街を歩く

グローバルアイドルとジェンダー

千歳空港のフードコートは滑走路が見える大広間にある。そこに飛行機を見に行ったら、なんと猫型二足歩行ロボットがいた。このロボットのAIは50年以上前から現代の最先端AIより優秀なのだが、この風貌のせいで高い評価を得られていないような気がする。差別だとロボット社会からは非難されても仕方がない。この猫型二足歩行ロボットが大量に生産されれば、子供社会のさまざまな問題は一気に解決しそうだし、その子供たちが成長した社会は今よりずっとマシな世界になるような気がする。人類改良計画の一環として、ぜひ国家維新をかけて開発してもらいたいものだ。まあ、それでものび太は大人になってものび太だったけどなあ。

どうやら、そのその猫型二足歩行ロボットのテーマパークらしきものが国際線ターミナル付近にあるらしいので、のこのこと見物に行ってみた。
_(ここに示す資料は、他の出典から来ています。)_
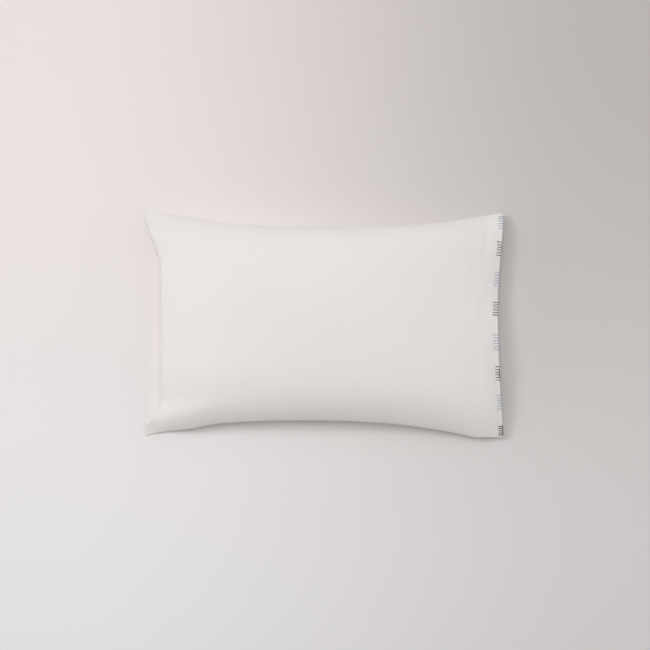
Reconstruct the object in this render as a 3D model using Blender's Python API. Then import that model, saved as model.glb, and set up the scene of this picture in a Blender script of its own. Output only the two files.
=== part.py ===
"""A filled pillowcase, lying on its back with its open end towards +X.

Units are metres and +Z is up. The case is one solid. Its cloth is a front and a back panel, sewn together
along the left end and both long sides, over a filling that gives it a crown, drawn-in sides and flat corners.
Past the filling the two layers run on as lips with a gap between them, which is the mouth.

Both panels are described over the same two shares: along runs from 0 at the left seam to 1 at the mouth's
edge, and across runs from -1 at the seam on the -Y side to 1 at the seam on the +Y side.
"""

from collections import namedtuple
import math

import bmesh
import bpy
import numpy as np

# Plan of the case as it lies, from seam corner to seam corner
LENGTH = 0.734
LEFT_WIDTH = 0.4685
MOUTH_WIDTH = 0.4568
MOUTH_SHIFT = -0.0065  # the mouth sits this far towards -Y
SIDE_DRAW_IN = 0.037  # how far the filling draws each long side in
LEFT_DRAW_IN = 0.0372
MOUTH_DRAW_IN = 0.0145
WIDEST_FILL = 0.45  # how far along the case the sides are drawn in most
SIDE_CURVE_LEFT = 2.5  # how the drawn-in sides run out to both ends, as powers
SIDE_CURVE_RIGHT = 2.3

# The flat corners of the left end, its ears: the distances from the corner over which the end turns in, how
# much of the end's bow lies there, how far from the corner the filling starts to raise the cloth, and the
# fullness of the long sides just past them
EAR_MINUS_Y = (0.018, 0.080)
EAR_PLUS_Y = (0.012, 0.125)
EAR_BOW_SHARE = 0.85
EAR_REACH = (-0.020, 0.060)
SHOULDER = 0.0042
SHOULDER_ALONG = 0.125
SHOULDER_HALF_LENGTH = 0.05

# Heights above the surface that the case lies on
CROWN_HEIGHT = 0.179  # of a fully filled case; this one's crown reaches 1 mm less
SEAM_HEIGHT = 0.072  # the side seams, halfway along
LEFT_SEAM_HEIGHT = 0.046
LEFT_CORNER_HEIGHT = 0.005
MOUTH_CORNER_HEIGHT = 0.030
SIDE_SEAM_RISE = (0.015, 0.24)  # the distances from a left corner over which each seam rises
SIDE_SEAM_RISE_CURVE = 0.7  # below 1, it rises fastest beside the corner
LEFT_SEAM_RISE_MINUS_Y = (0.0, 0.14)
LEFT_SEAM_RISE_PLUS_Y = (0.0, 0.17)
SEAM_FALL_CURVE = 2.2  # how the side seams come down to the mouth, as a power

# The cloth
SEAM_THICK = 0.0024  # two layers of cloth, seen edge on
LIP_THICK = 0.0025
CLOTH_COLOUR = (0.80, 0.785, 0.755, 1.0)
CLOTH_ROUGHNESS = 0.9

# The filling swells each panel up from its seams. Towards each seam the panel comes down as a slope with a
# curve and a power: a lower power gives a squarer shoulder.
Swell = namedtuple("Swell", "level_start level_end reach_minus_y reach_plus_y left right minus_y plus_y")
Slope = namedtuple("Slope", "curve power")
FRONT_SWELL = Swell(
    level_start=0.50,
    level_end=0.41,
    reach_minus_y=0.995,
    reach_plus_y=0.988,
    left=Slope(1.88, 0.61),
    right=Slope(2.24, 1.19),
    minus_y=Slope(5.00, 0.72),
    plus_y=Slope(1.95, 0.515),
)
BACK_SWELL = Swell(
    level_start=0.44,
    level_end=0.48,
    reach_minus_y=0.925,
    reach_plus_y=0.985,
    left=Slope(2.25, 0.60),
    right=Slope(2.25, 0.60),
    minus_y=Slope(2.25, 0.50),
    plus_y=Slope(2.25, 0.50),
)
UNDERSIDE_FULLNESS = 1.35  # over 1, so the underside lies flat on the surface
UNDERSIDE_ROUNDING = 1.5

# The mouth's recess
FILL_END_PLUS_Y = 0.985
FILL_END_MINUS_Y = 0.925
FUSED_STATIONS = 3  # the lips are sewn together over this many stations at each side
RECESS_STEPS = 8
RECESS_BEHIND_FILL = 0.02  # the recess ends this share of the length behind the filling's edge
FILL_END_BULGE = 0.012
FILL_END_POINTS = 5

STATIONS_ALONG = 46
STATIONS_ACROSS = 34
SHARP_EDGE_DEGREES = 50

# The height of each lip's outer face at the mouth's edge, across the case
LipPoint = namedtuple("LipPoint", "across front back")
LIP_HEIGHTS = (
    LipPoint(-1.00, MOUTH_CORNER_HEIGHT, MOUTH_CORNER_HEIGHT),
    LipPoint(-0.80, 0.054, 0.017),
    LipPoint(-0.45, 0.069, 0.008),
    LipPoint(-0.10, 0.068, 0.007),
    LipPoint(0.22, 0.056, 0.007),
    LipPoint(0.45, 0.058, 0.008),
    LipPoint(0.72, 0.064, 0.012),
    LipPoint(0.92, 0.049, 0.022),
    LipPoint(1.00, MOUTH_CORNER_HEIGHT, MOUTH_CORNER_HEIGHT),
)
LIP_SHARE_CURVE = 4  # how quickly the lips' heights fade away from the mouth, as powers
LEFT_SHARE_CURVE = 3  # and the left seam's height away from the left end

# Soft ridges and troughs in the front panel, each a line from one place to another that fades at both ends
Fold = namedtuple("Fold", "along_0 across_0 along_1 across_1 height half_width")
FOLDS = (
    Fold(0.985, 0.92, 0.940, 0.10, 0.0062, 0.012),
    Fold(0.945, 0.80, 0.915, 0.20, -0.0040, 0.016),
    Fold(0.925, -0.20, 0.905, -0.92, -0.0030, 0.012),
    Fold(1.020, 0.05, 1.020, -0.85, 0.0048, 0.030),
)
FOLD_END_SHARE = 0.12  # how much of a fold's fading lies past its ends
FOLD_SEAM_MARGIN = 0.1  # folds sink away over this share of the half width beside each side seam


def remove_everything():
    for item in list(bpy.data.objects):
        bpy.data.objects.remove(item)


def cloth_material():
    material = bpy.data.materials.new("white_cotton")
    material.use_nodes = True
    shader = material.node_tree.nodes["Principled BSDF"]
    shader.inputs["Base Color"].default_value = CLOTH_COLOUR
    shader.inputs["Roughness"].default_value = CLOTH_ROUGHNESS
    shader.inputs["Metallic"].default_value = 0.0
    return material


def smooth_table(places, values, at):
    """A smooth curve through a short table, with no overshoot of its end slopes."""
    slopes = np.gradient(values, places)
    k = np.clip(np.searchsorted(places, at) - 1, 0, len(places) - 2)
    gap = places[k + 1] - places[k]
    t = (at - places[k]) / gap
    return (
        values[k] * (1 + 2 * t) * (1 - t) ** 2
        + slopes[k] * gap * t * (1 - t) ** 2
        + values[k + 1] * t * t * (3 - 2 * t)
        + slopes[k + 1] * gap * t * t * (t - 1)
    )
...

子供が小さい時にこんな施設があれば楽しかっただろうなあ、などと思いながら。

入場料を払えば中に入れるのだが、流石におっさん一人で入るのには躊躇いがある。入り口付近を見て回っておしまいにした。時間が早すぎるせいか、あたりには子供の声も聞こえない。

ただ、現在のインバウンド観光客箱連れが多い。自分の常識的な判断では、まだ飛行機に乗せて旅行するには幼すぎるのではないかと言いたいおちびさんも連れているものがとても多い。
当然、空港での時間まちなど退屈して走り回る子供がいても不思議ではないし、日本が保安上は比較的安全んな国だとしても、インバウンドの金持ち目当てで子供を攫う不届きものがいるやも知れぬ。と、思う外国人観光客の親は多いだろう。
だから、隔離された子供の遊戯施設は需要があると考えた誰かが、この猫型二足歩行ロボットランドを作ったのだな。それは理解できる。そしてこのキャラクターが選ばれたのは、外国人、つまり異文化で育つ子供たちにも受け入れられる(もちろん、親も承諾できる)普遍的な、グローバルな価値観や道徳感に裏付けされた物語なのだと思う。
のびたのようないじめられっ子はどこの世界にでもいるだろうし、そもそも大多数雨の子供がのび太のような怠け者なのだ。だから、いつでも怠け者をなんだかんだ言って救ってくれる猫型二足歩行ロボットは子供の世界で「最大級」の敬意と信頼を得る。
スーパーマン的な勧善懲悪を果たす正義の味方より、もっとずっと頼りになる友達だからだ。おまけに、この猫型二足歩行ロボットには男女による好みの差はない。そもそもロボットは中性的でジェンダーレスなのだ。たまに超男性的、マニッシュ(これも差別語だったか)な性格のロボットが出現しても、それはいつでも悪役でしかない。アトムから始まる二足歩行ロボットの大半は中性的であるが、そこにはジェンダーレスな正義を望む子供達。大人たちの願望が含まれていると言えば言い過ぎか。
まあ、男の子にも女の子にも、人として生きている子供たちには人気があるからこそえらばれた、おまけに親世代にも支持されるグローバルなアイドルだろう。

その猫型二足歩行型ロボットの施設の向かい側に、これまた不思議なグローバルキャラ、座った猫の施設がある。猫被りな施設は、犬よりもめこキャラが普遍的人気を持つせいなのか。ただ、こちらは少しジェンダー的な偏りを感じる。おまけに、子供向けに作ったフリをしながら特殊な嗜好を持った大人のための施設の香りがする。
世界的なシンガーも大好きなどと言っているグローバルキャラクターだが、猫型二足歩行ロボットとは違う世界設定のようだ。

そして、この猫キャラをあしらった二つの施設の上階には、巨大二足歩行型戦闘兵器の世界が待ち構えているし、その隣には二次元ヒロインの先立であるボーカロイド北海道バージョンの施設もある。
千歳空港国際線ターミナルは、グローバルな嗜好に合わせた世界平和を目指すキャラたちで溢れていた。まさに、これが日本が果たすべき世界平和への努力ではないのだろうか。愛は地球を救うなどという昭和なキャッチフレーズはもう捨てて、キャラが世界を調和に導くというメッセージを日本国政府は真剣に検討すべきだろうなあ。
そのためであれば、制作各社も著作権だのうるさいことは言わないはずだ。マリオに化けた総理大臣を馬鹿にした連中はもう一度世界のあり方を考え直すべきだ。少なくとも現総理大臣はマリオ顔ではなくクッパ顔だとは思うが、それでもハルクのように顔ではなく心意気で世界をすくうヒーローもいることだし。顔の悪辣さでは米高大統領も良い勝負だ。恥じることはない(笑)。

グローバルでジェンダーレスなアイドルは世界を救うのだなあ、というのが千歳空港での結論であります。